Le public, souriant et chaleureux, visiblement conscient du privilège qui lui était offert, très tôt dans la soirée se pressait sous une pluie fine aux portes du Grand Carbet pour voir et entendre un des intellectuels qui, en dépit de certaines contestations, s’affirme comme un des plus influents penseurs de l’Amérique contemporaine. Et ce public tous âges confondus sut pendant plus de deux heures prêter une oreille attentive à la conversation initiée par deux intervenants universitaires particulièrement compétents en raison de leurs domaines de recherches, Steve Gadet et Audrey Célestine.
Embouteillage oblige au niveau de la Levée, provoqué par l’événement, celui qu’on attendait arriva avec quelque retard, mais le ton déjà était donné par le groupe Bèlè des ateliers du Sermac, qui nous offrit un aperçu de ses talents, en harmonie avec la pensée de Ta-Nehisi Coates pour qui la musique est le lien qui se tisse entre les hommes. Après cependant que Monsieur le Maire Didier Laguerre eut dit combien il était important que de telles rencontres aient lieu, combien il était essentiel de continuer les luttes pour la justice et l’égalité, combien il fallait connaître sa propre histoire, et reconnaître le propre passé esclavagiste et colonialiste de son île. En ce lieu hautement symbolique, il a pour cela évoqué Césaire, Fanon, Glissant, qui tous nous ont « permis de redresser la tête ».

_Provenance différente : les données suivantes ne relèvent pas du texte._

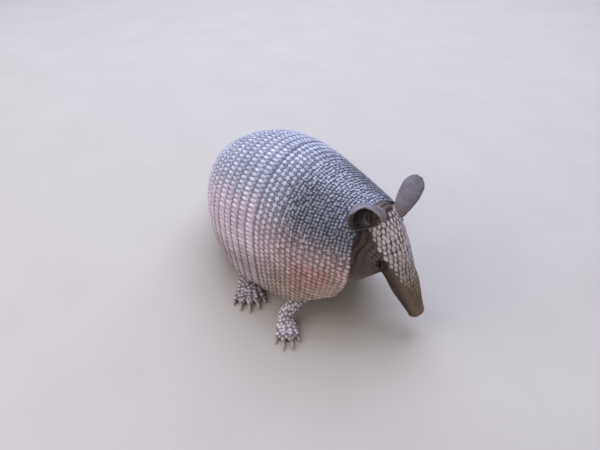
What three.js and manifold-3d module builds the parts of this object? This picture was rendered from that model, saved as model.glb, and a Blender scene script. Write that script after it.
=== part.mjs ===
// A young nine-banded armadillo, life size, as a still model: it stands low on its four feet with
// its body bent to its left, its head hanging and its tail laid behind it on the floor.
// Millimetres, +Z up. The finished group is centred on the origin, with the floor at z = 0.
import * as THREE from 'three';
import { mergeVertices } from 'three/addons/utils/BufferGeometryUtils.js';
import Module from 'manifold-3d';

const wasm = await Module();
wasm.setup();

// ---------------------------------------------------------------- driving dimensions
const GAP = 0.35; // clearance between neighbouring pieces
const SHIELD_LENGTH = 64; // scapular shield along the midline
const BAND_COUNT = 9;
const BANDS_LENGTH = 57; // the nine movable bands together, along the midline
const PELVIC_LENGTH = 71;
const PLATE_WALL = 2.4; // thickness of the shell
const PLATE_STEP = 0.8; // how far the rear edge of each plate stands above the next
const PLATE_GAP = 0.9; // slot between plates, along the midline
const PLATE_COLUMNS = 20; // facets across the shell
const SHIELD_ROWS = 6; // facets along each large shield
const SHIELD_RISE = 0.4; // how far a large shield thickens towards its rear edge
const TRUNK_FRONT = 13; // where the trunk ends and the neck begins, behind the nape
const SHELL_CLEARANCE = 1.1; // room between the trunk and the inside of the shell
const LOBE_REACH = 9; // how far the shield's side lobes reach ahead of the nape
const CREST = 0.62; // share of each half of the shell that arches over; the rest is flank

const EAR_LENGTH = 31;
const EAR_WALL = 1.3;
const EYE_RADIUS = 3.1;
const EYE_STATION = 35; // along the head from between the ears
const FACE_FROM = 1; // stretch of the head under the face shield
const FACE_TO = 53;
const FACE_REACH_TOP = 98; // half angle that the face shield covers at the forehead, degrees
const FACE_REACH_END = 58; // and at its end on the snout
const FACE_WALL = 1.1;
const FACE_SEAT = 1.65; // depth of the seat under the face shield, clear of its facets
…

Un passé, affirme Ta-Nehisi Coates, dont les traces sont toujours visibles dans les esprits de ceux qui en furent ou en sont les victimes, que cela soit là-bas chez lui, ou ici chez nous. Car si nos chemins sont parallèles sans être tout à fait semblables, nos deux histoires ont cela de commun qu’elles se réfèrent à la domination d’un peuple par un autre, d’une race par une autre, d’une couleur par une autre, mais « c’est le racisme qui a inventé la notion de race ». Ce racisme au quotidien, « il n’est pas seulement dans les décisions politiques, il est aussi dans la façon dont on se voit, ses lèvres charnues, ses cheveux crépus, son nez… », et l’on pense alors à ce portrait du Vieux Noir dans le métro parisien que traçait si justement Aimé Césaire.
Ta-Nehisi Coates a séduit le public par sa compétence, son engagement indéfectible à la cause de son peuple et son ouverture au reste du monde, par la clarté de son discours, mais aussi par sa modestie et son humanité. Il a rappelé, évoquant en filigrane les problèmes d’une jeunesse en déshérence, que lui avait eu la chance que ses parents soient présents, que la maison soit emplie de livres, car « il y en avait partout, dans la cuisine, dans la salle de bains… », et ce sont bien ces livres qui ont plus que l’école contribué à son éducation. Maintenant père à son tour, Ta-Nehisi lutte pour que l’avenir de son fils soit souriant, dans un monde plus équitable. Il écrit aussi pour lui dire que tout ne sera pas facile, qu’il lui faudra bien continuer le combat initié, et que reste crucial le problème des réparations !
Puisque c’est la parution de son dernier ouvrage, Huit ans au Pouvoir, une tragédie américaine, édité cette année à Présences Africaines, qui nous a valu sa visite, il faut évoquer la façon dont il appréhende la présidence de Barack Obama. Mais en cela son discours est complexe, d’ailleurs contesté par son “rival” Cornel West au prétexte que son « fétichisme pour le suprématisme blanc, érigé en pouvoir tout-puissant, magique et immarcescible », empêcherait Ta-Nehisi Coates de se livrer à un examen critique du bilan de cette présidence. Empressons-nous donc de lire Huit ans au Pouvoir, ne serait-ce que pour bien faire nôtre la phrase symbolique sur laquelle il lui fut demandé dans le public de s’expliquer : « Donald Trump est le premier président blanc des États-Unis », en ce sens fut-il répondu que la notion de président blanc « ne peut exister que s’il y a d’abord eu un président noir ».
N.B : Huit ans au pouvoir, une tragédie américaine fait suite à trois ouvrages traduits en français : Une colère noire, Lettre à mon fils (2015) — dont il n’aime guère le titre imposé par les éditeurs —, Le Grand Combat (2017), qui lui valut d’être internationalement connu, et Le Procès de l’Amérique, plaidoyer pour une réparation (2017, préface de Christiane Taubira).